The verbose form prints generated lemma names under each stored equation definition.

## Limitations by layer

| Layer | Current limitation |
| --- | --- |
| Public syntax | No public equation-definition syntax yet. Library definitions feed the internal compiler directly. |
| Fixed parameters | Signature-derived fixed parameters only; no mutual-recursive permutation/dependency analysis yet. |
| Recursor.Descriptor | Describes non-indexed and indexed recursor rules, including Vec index patterns, constructor fields, and recursive field indices; it is not yet a full dependent telescope analyzer. |
| Matcher.Descriptor | Recursor-informed Bool/Nat/List descriptors plus indexed Vec-like descriptor shape with normalized matcher-owned fields; dependent/indexed matcher type/body generation is still unsupported. |
| Matcher.Type | Plans and validates descriptor-derived `Matcher.Type.Shape` values with parameters, indices, motive binders/results, discriminants, alternatives, derived case binders, index patterns, constructor applications, per-constructor case results, recursor metadata-backed counts, recursor arguments, and recursor application bodies, then folds simple non-indexed telescopes.
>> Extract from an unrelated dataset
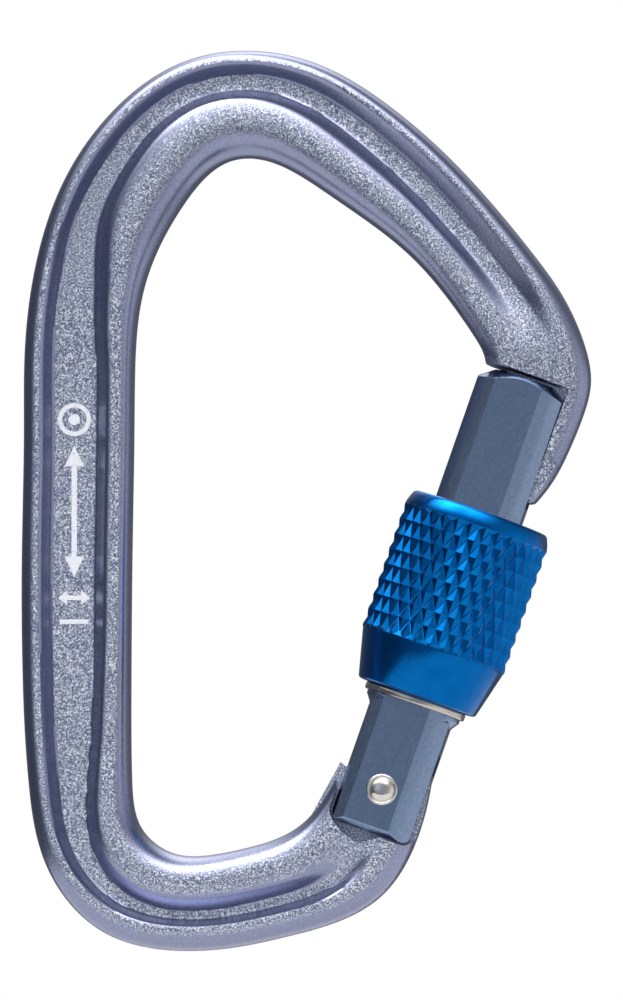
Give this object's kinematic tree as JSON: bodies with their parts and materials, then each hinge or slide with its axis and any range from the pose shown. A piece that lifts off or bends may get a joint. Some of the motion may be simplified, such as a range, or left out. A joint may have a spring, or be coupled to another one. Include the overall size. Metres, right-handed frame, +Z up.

Experimental indexed emitters are term-planning only; not a general dependent matcher compiler. |
| Eqns / Matcher.Eqns | Generated equation metadata and `Realized` artifact helpers, not a persistent Lean-style environment extension. Indexed statement construction lives in `Matcher.Statement`; realization remains separate from optional theorem installation. |
| Extension.Registry | In-memory snapshot rebuilt from environment metadata; not persisted to disk. |
| Structural recursion | No general structural recursion checker and no `brecOn`/below dictionaries. |
| Rewrite / Simp | Untrusted first-order rewriting with no proof terms and no attribute/prioritized simp database. |
| Lean oracle | Contributor-only external validation; not a runtime dependency and not trusted by the kernel. |

The current generator is deliberately small. It emits schematic equation lemmas from schemas for the built-in Bool/Nat/List definitions, derives fixed parameters from signatures, and stores basic matcher/discriminant/overlap metadata in checked matcher declarations. It is not yet Lean's full equation theorem machinery.